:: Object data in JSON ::
** start **

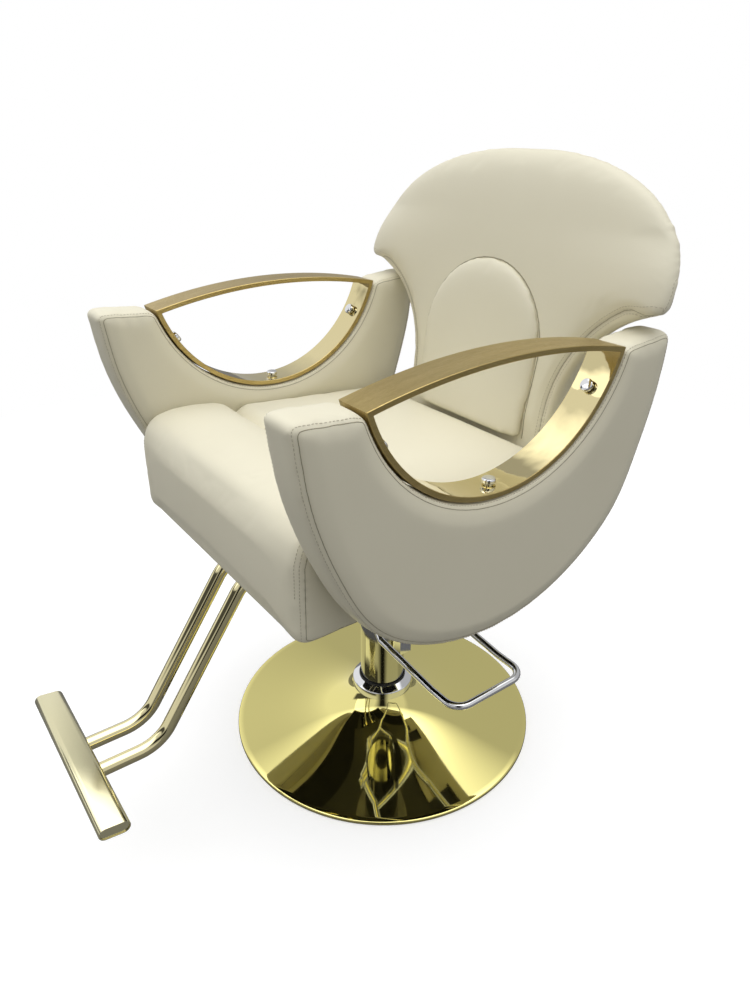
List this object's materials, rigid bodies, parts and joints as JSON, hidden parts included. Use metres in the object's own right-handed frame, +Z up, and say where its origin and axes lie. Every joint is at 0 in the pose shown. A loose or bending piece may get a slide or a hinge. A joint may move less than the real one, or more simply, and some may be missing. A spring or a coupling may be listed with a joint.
{
  "type": "hairdressing chair",
  "caption": "Hydraulic styling chair with crescent padded arms on lens-shaped gold frames, a mushroom-shaped back, a T-bar footrest and a round trumpet base.",
  "frame": {"origin": "middle of the round base on the floor plane", "axes": "+Z up along the column, -Y the way the sitter faces, +X the sitter's left side, where the pump lever comes out"},
  "size_m": [0.666, 0.9059, 0.9976],
  "materials": {
    "polished_gold": "mirror polished",
    "brushed_gold": "brushed antique",
    "chrome": "polished",
    "dark_steel": "black powder coat",
    "bright_steel": "zinc plated",
    "cast_metal": "machined casting",
    "bronze": "turned",
    "black_rubber": "matte",
    "black_cloth": "non-woven",
    "plywood": "raw",
    "cream_leather_on_wood": "smooth, satin",
    "cream_leather": "smooth, satin",
    "foam": "open cell"
  },
  "bodies": {
    "base": {"floor_plate": "dark_steel", "floor_ring": "black_rubber", "weight_disc": "dark_steel", "base_shell": "polished_gold", "base_socket": "cast_metal", "socket_bolts": "bright_steel", "socket_bush": "bronze", "thrust_washer": "bronze", "base_collar": "chrome", "collar_gasket": "black_rubber"},
    "ram": {"ram_rod": "bright_steel", "ram_piston": "cast_metal", "piston_seal": "black_rubber"},
    "carriage": {"column_tube": "chrome", "column_guide": "bronze", "pump_head": "cast_metal", "lever_bracket": "chrome", "pump_block": "cast_metal", "lever_nuts": "chrome", "seat_plate": "dark_steel", "head_bolts": "bright_steel", "frame_rails": "dark_steel", "dust_cover": "black_cloth", "seat_board": "plywood", "seat_box": "cream_leather_on_wood", "seat_foam": "foam", "seat_front_pad": "cream_leather", "seat_cushion": "cream_leather", "arm_fixings": "bright_steel", "left_arm_pad": "cream_leather", "right_arm_pad": "cream_leather", "left_arm_frame": "brushed_gold", "right_arm_frame": "brushed_gold", "left_cap_bolts": "chrome", "right_cap_bolts": "chrome", "back_pad": "cream_leather", "back_cover": "cream_leather", "lumbar_pad": "cream_leather", "back_brackets": "dark_steel", "bracket_screws": "bright_steel", "left_foot_tube": "polished_gold", "right_foot_tube": "polished_gold", "foot_bar": "brushed_gold", "foot_bar_ends": "brushed_gold", "foot_plate": "dark_steel", "foot_plate_screws": "bright_steel"},
    "lever": {"lever_rod": "chrome"},
    "plunger": {"pump_plunger": "bright_steel"}
  },
  "joints": [
    {"name": "swivel", "type": "hinge", "parent": "base", "child": "ram", "pos_m": [0, 0, 0.046], "axis": [0, 0, 1], "continuous": true},
    {"name": "seat_lift", "type": "slide", "parent": "ram", "child": "carriage", "axis": [0, 0, 1], "range_m": [0, 0.15]},
    {"name": "lever_tilt", "type": "hinge", "parent": "carriage", "child": "lever", "pos_m": [0, 0, 0.262], "axis": [0, 1, 0], "range_deg": [0, 25], "stiffness_Nm_per_rad": 12, "springref_deg": -14.32},
    {"name": "plunger_travel", "type": "slide", "parent": "carriage", "child": "plunger", "axis": [0, 0, -1], "range_m": [0, 0.026]}
  ],
  "couplings": [
    {"joint": "plunger_travel", "follows": "lever_tilt", "m_per_rad": 0.058}
  ]
}
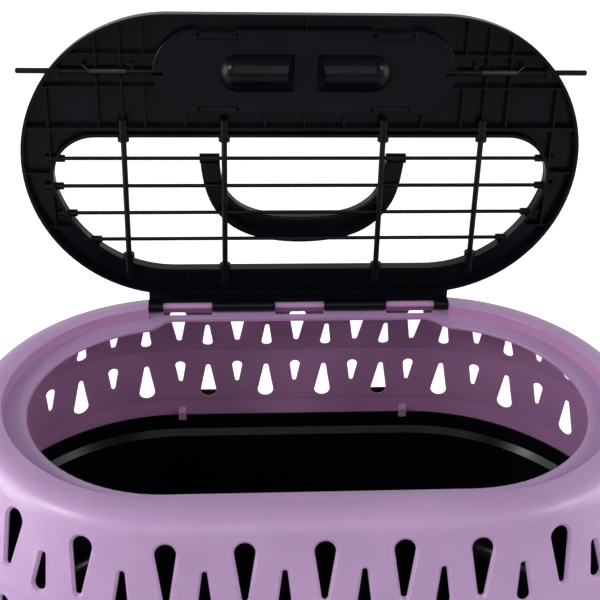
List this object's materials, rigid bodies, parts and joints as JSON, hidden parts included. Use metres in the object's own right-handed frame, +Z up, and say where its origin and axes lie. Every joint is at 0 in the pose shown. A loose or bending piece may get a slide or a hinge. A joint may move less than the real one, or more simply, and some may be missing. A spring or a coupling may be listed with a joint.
{
  "type": "pet carrier",
  "caption": "Oval top-load cat carrier: vented lilac shell on a black tray, hinged lid with wire grille, spring latches and carry handle.",
  "frame": {"origin": "centre of the base, on the floor", "axes": "+Z up, +Y toward the hinge side, +X along the long side; stored with the lid open"},
  "size_m": [0.4982, 0.3324, 0.4717],
  "materials": {
    "lilac_plastic": "satin moulded polypropylene",
    "black_plastic": "satin moulded polypropylene",
    "black_coated_wire": "black coated steel wire",
    "dark_steel_wire": "dark oiled steel wire"
  },
  "bodies": {
    "carrier": {"upper_shell": "lilac_plastic", "lower_tray": "black_plastic", "hinge_pin": "dark_steel_wire"},
    "lid": {"lid_frame": "black_plastic", "latch_cover_plate": "black_plastic", "grille_bar_upright_1": "black_coated_wire", "grille_bar_upright_2": "black_coated_wire", "grille_bar_upright_3": "black_coated_wire", "grille_bar_upright_4": "black_coated_wire", "grille_bar_cross_1": "black_coated_wire", "grille_bar_cross_2": "black_coated_wire", "grille_bar_cross_3": "black_coated_wire", "grille_bar_cross_4": "black_coated_wire", "latch_spring_left": "dark_steel_wire", "latch_spring_right": "dark_steel_wire"},
    "handle": {"carry_handle": "black_plastic"},
    "latch_left": {"latch_rod_left": "black_coated_wire", "latch_slider_left": "black_plastic"},
    "latch_right": {"latch_rod_right": "black_coated_wire", "latch_slider_right": "black_plastic"},
    "clip_front_left": {"side_clip_front_left": "black_plastic"},
    "clip_front_right": {"side_clip_front_right": "black_plastic"},
    "clip_back_left": {"side_clip_back_left": "black_plastic"},
    "clip_back_right": {"side_clip_back_right": "black_plastic"}
  },
  "joints": [
    {"name": "lid_hinge", "type": "hinge", "parent": "carrier", "child": "lid", "pos_m": [0, 0.116, 0.2537], "axis": [1, 0, 0], "range_deg": [0, 92.5]},
    {"name": "handle_swing", "type": "hinge", "parent": "lid", "child": "handle", "pos_m": [0, 0.12246, 0.36953], "axis": [1, 0, 0], "range_deg": [0, 122]},
    {"name": "latch_slide_left", "type": "slide", "parent": "lid", "child": "latch_left", "axis": [1, 0, 0], "range_m": [0, 0.0165], "stiffness_N_per_m": 250, "springref_m": -0.006, "deforming": ["latch_spring_left"]},
    {"name": "latch_slide_right", "type": "slide", "parent": "lid", "child": "latch_right", "axis": [-1, 0, 0], "range_m": [0, 0.0165], "stiffness_N_per_m": 250, "springref_m": -0.006, "deforming": ["latch_spring_right"]},
    {"name": "clip_front_left_swing", "type": "hinge", "parent": "carrier", "child": "clip_front_left", "pos_m": [-0.07, -0.1611, 0.1207], "axis": [1, 0, 0], "range_deg": [0, 90]},
    {"name": "clip_front_right_swing", "type": "hinge", "parent": "carrier", "child": "clip_front_right", "pos_m": [0.07, -0.1611, 0.1207], "axis": [1, 0, 0], "range_deg": [0, 90]},
    {"name": "clip_back_left_swing", "type": "hinge", "parent": "carrier", "child": "clip_back_left", "pos_m": [-0.07, 0.1611, 0.1207], "axis": [-1, 0, 0], "range_deg": [0, 90]},
    {"name": "clip_back_right_swing", "type": "hinge", "parent": "carrier", "child": "clip_back_right", "pos_m": [0.07, 0.1611, 0.1207], "axis": [-1, 0, 0], "range_deg": [0, 90]}
  ]
}
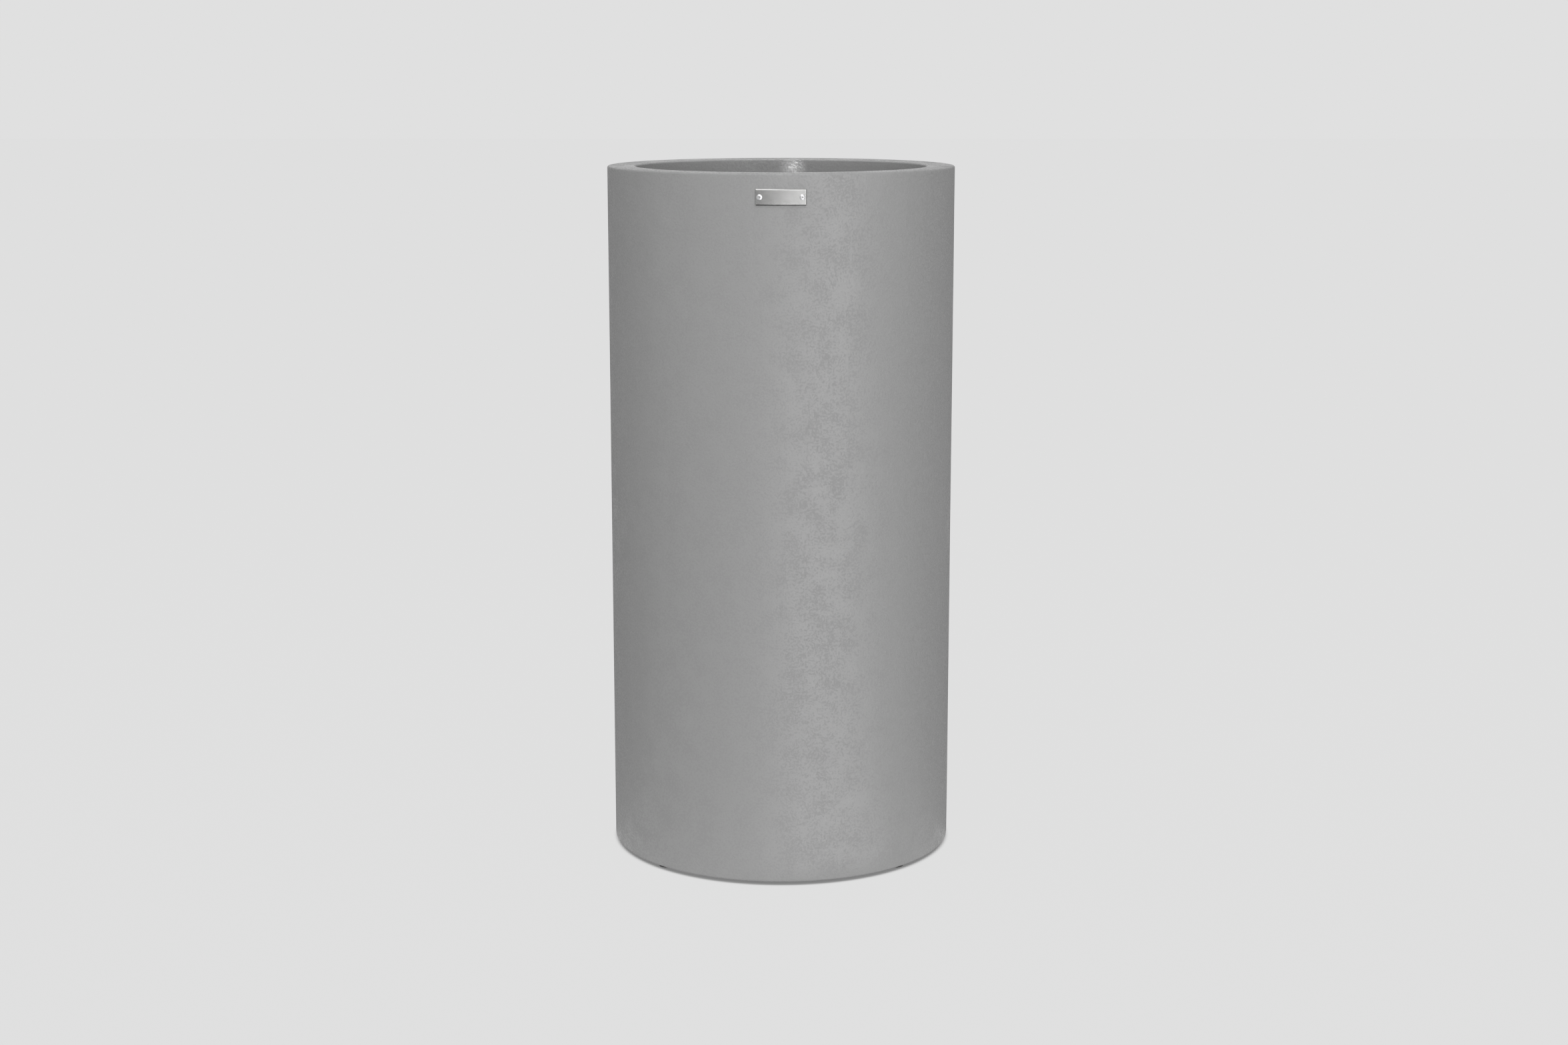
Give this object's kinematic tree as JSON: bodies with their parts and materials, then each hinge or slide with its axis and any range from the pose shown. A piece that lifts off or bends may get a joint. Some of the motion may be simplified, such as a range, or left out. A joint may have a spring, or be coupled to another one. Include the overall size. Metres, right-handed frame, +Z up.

** end **

:: What is being asked ::
Go through the entries and repeat each one exactly.

:: Solution below ::
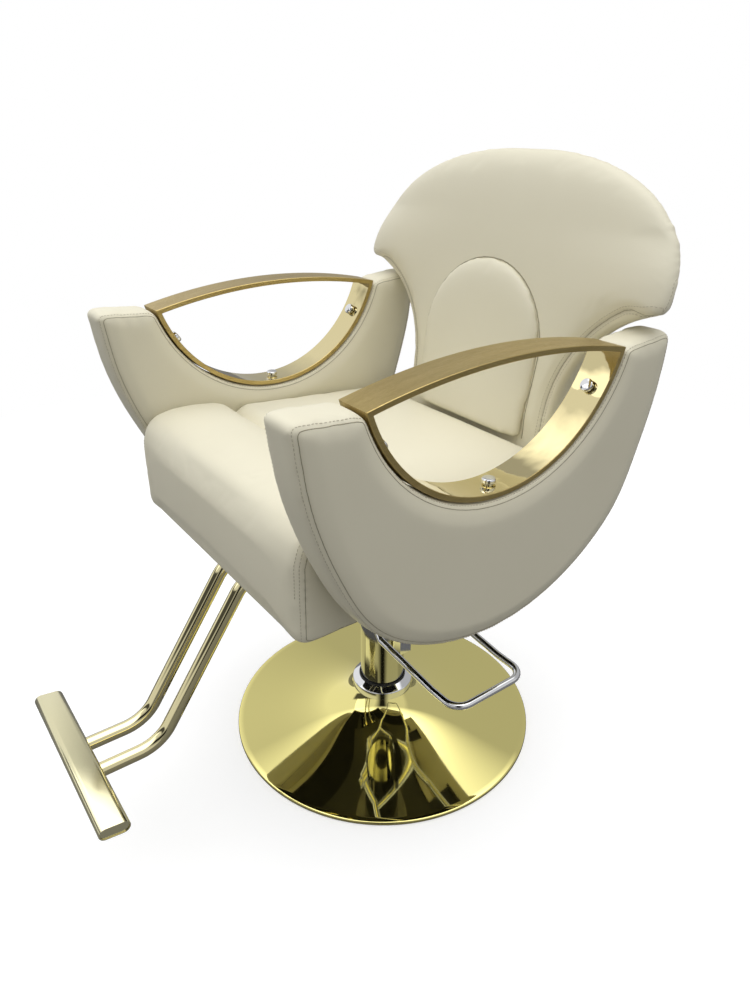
List this object's materials, rigid bodies, parts and joints as JSON, hidden parts included. Use metres in the object's own right-handed frame, +Z up, and say where its origin and axes lie. Every joint is at 0 in the pose shown. A loose or bending piece may get a slide or a hinge. A joint may move less than the real one, or more simply, and some may be missing. A spring or a coupling may be listed with a joint.
{
  "type": "hairdressing chair",
  "caption": "Hydraulic styling chair with crescent padded arms on lens-shaped gold frames, a mushroom-shaped back, a T-bar footrest and a round trumpet base.",
  "frame": {"origin": "middle of the round base on the floor plane", "axes": "+Z up along the column, -Y the way the sitter faces, +X the sitter's left side, where the pump lever comes out"},
  "size_m": [0.666, 0.9059, 0.9976],
  "materials": {
    "polished_gold": "mirror polished",
    "brushed_gold": "brushed antique",
    "chrome": "polished",
    "dark_steel": "black powder coat",
    "bright_steel": "zinc plated",
    "cast_metal": "machined casting",
    "bronze": "turned",
    "black_rubber": "matte",
    "black_cloth": "non-woven",
    "plywood": "raw",
    "cream_leather_on_wood": "smooth, satin",
    "cream_leather": "smooth, satin",
    "foam": "open cell"
  },
  "bodies": {
    "base": {"floor_plate": "dark_steel", "floor_ring": "black_rubber", "weight_disc": "dark_steel", "base_shell": "polished_gold", "base_socket": "cast_metal", "socket_bolts": "bright_steel", "socket_bush": "bronze", "thrust_washer": "bronze", "base_collar": "chrome", "collar_gasket": "black_rubber"},
    "ram": {"ram_rod": "bright_steel", "ram_piston": "cast_metal", "piston_seal": "black_rubber"},
    "carriage": {"column_tube": "chrome", "column_guide": "bronze", "pump_head": "cast_metal", "lever_bracket": "chrome", "pump_block": "cast_metal", "lever_nuts": "chrome", "seat_plate": "dark_steel", "head_bolts": "bright_steel", "frame_rails": "dark_steel", "dust_cover": "black_cloth", "seat_board": "plywood", "seat_box": "cream_leather_on_wood", "seat_foam": "foam", "seat_front_pad": "cream_leather", "seat_cushion": "cream_leather", "arm_fixings": "bright_steel", "left_arm_pad": "cream_leather", "right_arm_pad": "cream_leather", "left_arm_frame": "brushed_gold", "right_arm_frame": "brushed_gold", "left_cap_bolts": "chrome", "right_cap_bolts": "chrome", "back_pad": "cream_leather", "back_cover": "cream_leather", "lumbar_pad": "cream_leather", "back_brackets": "dark_steel", "bracket_screws": "bright_steel", "left_foot_tube": "polished_gold", "right_foot_tube": "polished_gold", "foot_bar": "brushed_gold", "foot_bar_ends": "brushed_gold", "foot_plate": "dark_steel", "foot_plate_screws": "bright_steel"},
    "lever": {"lever_rod": "chrome"},
    "plunger": {"pump_plunger": "bright_steel"}
  },
  "joints": [
    {"name": "swivel", "type": "hinge", "parent": "base", "child": "ram", "pos_m": [0, 0, 0.046], "axis": [0, 0, 1], "continuous": true},
    {"name": "seat_lift", "type": "slide", "parent": "ram", "child": "carriage", "axis": [0, 0, 1], "range_m": [0, 0.15]},
    {"name": "lever_tilt", "type": "hinge", "parent": "carriage", "child": "lever", "pos_m": [0, 0, 0.262], "axis": [0, 1, 0], "range_deg": [0, 25], "stiffness_Nm_per_rad": 12, "springref_deg": -14.32},
    {"name": "plunger_travel", "type": "slide", "parent": "carriage", "child": "plunger", "axis": [0, 0, -1], "range_m": [0, 0.026]}
  ],
  "couplings": [
    {"joint": "plunger_travel", "follows": "lever_tilt", "m_per_rad": 0.058}
  ]
}
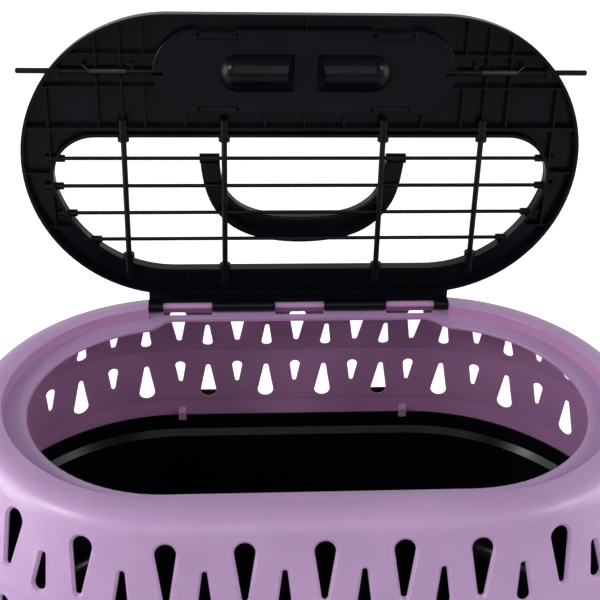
List this object's materials, rigid bodies, parts and joints as JSON, hidden parts included. Use metres in the object's own right-handed frame, +Z up, and say where its origin and axes lie. Every joint is at 0 in the pose shown. A loose or bending piece may get a slide or a hinge. A joint may move less than the real one, or more simply, and some may be missing. A spring or a coupling may be listed with a joint.
{
  "type": "pet carrier",
  "caption": "Oval top-load cat carrier: vented lilac shell on a black tray, hinged lid with wire grille, spring latches and carry handle.",
  "frame": {"origin": "centre of the base, on the floor", "axes": "+Z up, +Y toward the hinge side, +X along the long side; stored with the lid open"},
  "size_m": [0.4982, 0.3324, 0.4717],
  "materials": {
    "lilac_plastic": "satin moulded polypropylene",
    "black_plastic": "satin moulded polypropylene",
    "black_coated_wire": "black coated steel wire",
    "dark_steel_wire": "dark oiled steel wire"
  },
  "bodies": {
    "carrier": {"upper_shell": "lilac_plastic", "lower_tray": "black_plastic", "hinge_pin": "dark_steel_wire"},
    "lid": {"lid_frame": "black_plastic", "latch_cover_plate": "black_plastic", "grille_bar_upright_1": "black_coated_wire", "grille_bar_upright_2": "black_coated_wire", "grille_bar_upright_3": "black_coated_wire", "grille_bar_upright_4": "black_coated_wire", "grille_bar_cross_1": "black_coated_wire", "grille_bar_cross_2": "black_coated_wire", "grille_bar_cross_3": "black_coated_wire", "grille_bar_cross_4": "black_coated_wire", "latch_spring_left": "dark_steel_wire", "latch_spring_right": "dark_steel_wire"},
    "handle": {"carry_handle": "black_plastic"},
    "latch_left": {"latch_rod_left": "black_coated_wire", "latch_slider_left": "black_plastic"},
    "latch_right": {"latch_rod_right": "black_coated_wire", "latch_slider_right": "black_plastic"},
    "clip_front_left": {"side_clip_front_left": "black_plastic"},
    "clip_front_right": {"side_clip_front_right": "black_plastic"},
    "clip_back_left": {"side_clip_back_left": "black_plastic"},
    "clip_back_right": {"side_clip_back_right": "black_plastic"}
  },
  "joints": [
    {"name": "lid_hinge", "type": "hinge", "parent": "carrier", "child": "lid", "pos_m": [0, 0.116, 0.2537], "axis": [1, 0, 0], "range_deg": [0, 92.5]},
    {"name": "handle_swing", "type": "hinge", "parent": "lid", "child": "handle", "pos_m": [0, 0.12246, 0.36953], "axis": [1, 0, 0], "range_deg": [0, 122]},
    {"name": "latch_slide_left", "type": "slide", "parent": "lid", "child": "latch_left", "axis": [1, 0, 0], "range_m": [0, 0.0165], "stiffness_N_per_m": 250, "springref_m": -0.006, "deforming": ["latch_spring_left"]},
    {"name": "latch_slide_right", "type": "slide", "parent": "lid", "child": "latch_right", "axis": [-1, 0, 0], "range_m": [0, 0.0165], "stiffness_N_per_m": 250, "springref_m": -0.006, "deforming": ["latch_spring_right"]},
    {"name": "clip_front_left_swing", "type": "hinge", "parent": "carrier", "child": "clip_front_left", "pos_m": [-0.07, -0.1611, 0.1207], "axis": [1, 0, 0], "range_deg": [0, 90]},
    {"name": "clip_front_right_swing", "type": "hinge", "parent": "carrier", "child": "clip_front_right", "pos_m": [0.07, -0.1611, 0.1207], "axis": [1, 0, 0], "range_deg": [0, 90]},
    {"name": "clip_back_left_swing", "type": "hinge", "parent": "carrier", "child": "clip_back_left", "pos_m": [-0.07, 0.1611, 0.1207], "axis": [-1, 0, 0], "range_deg": [0, 90]},
    {"name": "clip_back_right_swing", "type": "hinge", "parent": "carrier", "child": "clip_back_right", "pos_m": [0.07, 0.1611, 0.1207], "axis": [-1, 0, 0], "range_deg": [0, 90]}
  ]
}
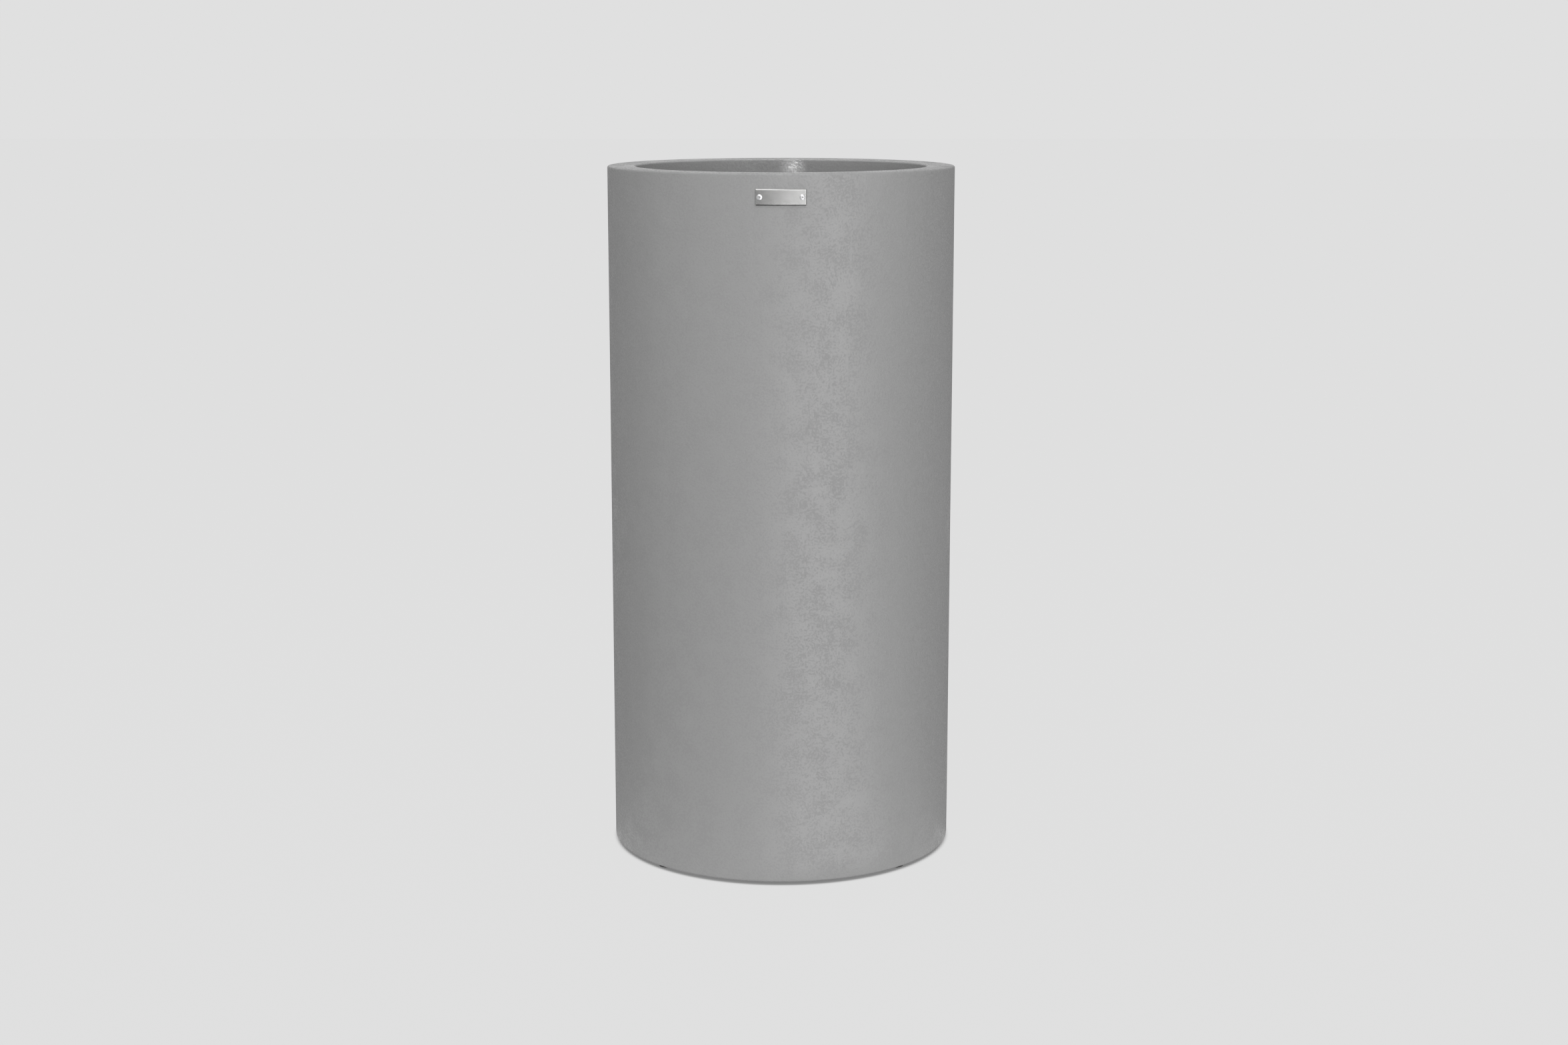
Give this object's kinematic tree as JSON: bodies with their parts and materials, then each hinge or slide with its axis and any range from the pose shown. A piece that lifts off or bends may get a joint. Some of the motion may be simplified, such as a range, or left out. A joint may have a spring, or be coupled to another one. Include the overall size. Metres, right-handed frame, +Z up.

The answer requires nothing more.